Data excerpts start

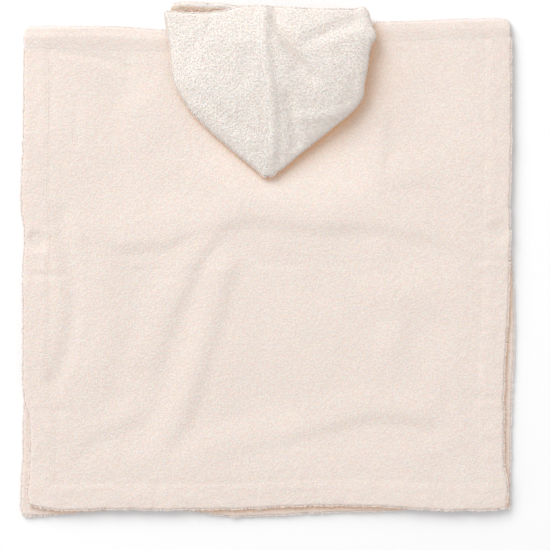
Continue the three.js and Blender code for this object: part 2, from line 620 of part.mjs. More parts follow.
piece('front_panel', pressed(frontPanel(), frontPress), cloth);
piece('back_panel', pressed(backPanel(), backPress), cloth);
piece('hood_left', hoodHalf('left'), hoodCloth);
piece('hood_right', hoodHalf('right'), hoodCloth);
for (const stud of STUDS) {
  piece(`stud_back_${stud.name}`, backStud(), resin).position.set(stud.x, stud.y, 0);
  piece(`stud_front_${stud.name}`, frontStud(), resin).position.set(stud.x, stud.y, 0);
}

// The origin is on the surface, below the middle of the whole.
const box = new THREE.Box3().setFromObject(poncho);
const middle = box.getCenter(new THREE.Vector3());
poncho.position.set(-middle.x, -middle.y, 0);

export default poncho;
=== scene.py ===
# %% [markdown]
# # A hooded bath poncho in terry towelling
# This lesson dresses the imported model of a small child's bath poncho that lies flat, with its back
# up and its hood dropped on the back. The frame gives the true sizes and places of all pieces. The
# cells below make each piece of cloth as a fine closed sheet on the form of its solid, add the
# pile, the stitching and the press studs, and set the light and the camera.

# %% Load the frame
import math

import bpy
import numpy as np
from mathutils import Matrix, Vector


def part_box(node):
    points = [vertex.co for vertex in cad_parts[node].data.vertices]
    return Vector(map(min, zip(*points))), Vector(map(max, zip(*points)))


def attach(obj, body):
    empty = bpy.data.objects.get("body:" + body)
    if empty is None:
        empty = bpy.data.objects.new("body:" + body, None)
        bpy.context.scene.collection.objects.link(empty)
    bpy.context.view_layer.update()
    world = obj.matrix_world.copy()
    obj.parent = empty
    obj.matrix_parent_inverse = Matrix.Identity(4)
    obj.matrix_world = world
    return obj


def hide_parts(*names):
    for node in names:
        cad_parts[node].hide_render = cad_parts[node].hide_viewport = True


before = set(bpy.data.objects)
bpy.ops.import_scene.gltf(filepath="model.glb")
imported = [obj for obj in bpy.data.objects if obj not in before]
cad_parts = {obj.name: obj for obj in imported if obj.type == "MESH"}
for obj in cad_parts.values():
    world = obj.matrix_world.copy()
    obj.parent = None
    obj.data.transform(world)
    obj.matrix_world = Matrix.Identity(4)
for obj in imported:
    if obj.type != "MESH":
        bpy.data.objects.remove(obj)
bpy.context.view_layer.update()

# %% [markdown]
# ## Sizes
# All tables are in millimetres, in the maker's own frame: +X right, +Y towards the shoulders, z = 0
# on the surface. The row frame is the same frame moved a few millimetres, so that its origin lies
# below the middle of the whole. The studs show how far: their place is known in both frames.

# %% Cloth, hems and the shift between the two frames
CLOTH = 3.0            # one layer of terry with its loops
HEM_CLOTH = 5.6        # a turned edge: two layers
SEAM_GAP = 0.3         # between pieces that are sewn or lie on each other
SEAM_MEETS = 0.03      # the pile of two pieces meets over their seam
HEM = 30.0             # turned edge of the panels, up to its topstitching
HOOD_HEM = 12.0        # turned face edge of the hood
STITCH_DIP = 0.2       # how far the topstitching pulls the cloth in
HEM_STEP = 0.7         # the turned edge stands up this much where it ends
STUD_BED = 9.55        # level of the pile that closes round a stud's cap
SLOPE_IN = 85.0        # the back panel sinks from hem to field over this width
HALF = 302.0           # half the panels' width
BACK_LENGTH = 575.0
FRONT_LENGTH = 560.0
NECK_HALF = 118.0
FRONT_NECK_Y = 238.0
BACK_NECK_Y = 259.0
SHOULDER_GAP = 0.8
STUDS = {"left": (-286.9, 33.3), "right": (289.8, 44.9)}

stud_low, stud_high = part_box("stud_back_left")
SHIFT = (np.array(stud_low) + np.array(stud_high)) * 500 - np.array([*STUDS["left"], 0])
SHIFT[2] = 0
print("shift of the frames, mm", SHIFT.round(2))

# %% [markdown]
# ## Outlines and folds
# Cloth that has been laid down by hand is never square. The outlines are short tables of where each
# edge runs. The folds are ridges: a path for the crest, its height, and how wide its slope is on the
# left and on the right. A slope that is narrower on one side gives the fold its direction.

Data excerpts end
Data excerpts start

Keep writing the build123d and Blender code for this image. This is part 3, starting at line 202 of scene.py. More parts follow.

Data excerpts end

(Short task) Among the entries above, locate the lines containing "if empty is" and "imported = [obj", and transcribe exactly those two lines and all lines between.

(Solution)
    if empty is None:
        empty = bpy.data.objects.new("body:" + body, None)
        bpy.context.scene.collection.objects.link(empty)
    bpy.context.view_layer.update()
    world = obj.matrix_world.copy()
    obj.parent = empty
    obj.matrix_parent_inverse = Matrix.Identity(4)
    obj.matrix_world = world
    return obj


def hide_parts(*names):
    for node in names:
        cad_parts[node].hide_render = cad_parts[node].hide_viewport = True


before = set(bpy.data.objects)
bpy.ops.import_scene.gltf(filepath="model.glb")
imported = [obj for obj in bpy.data.objects if obj not in before]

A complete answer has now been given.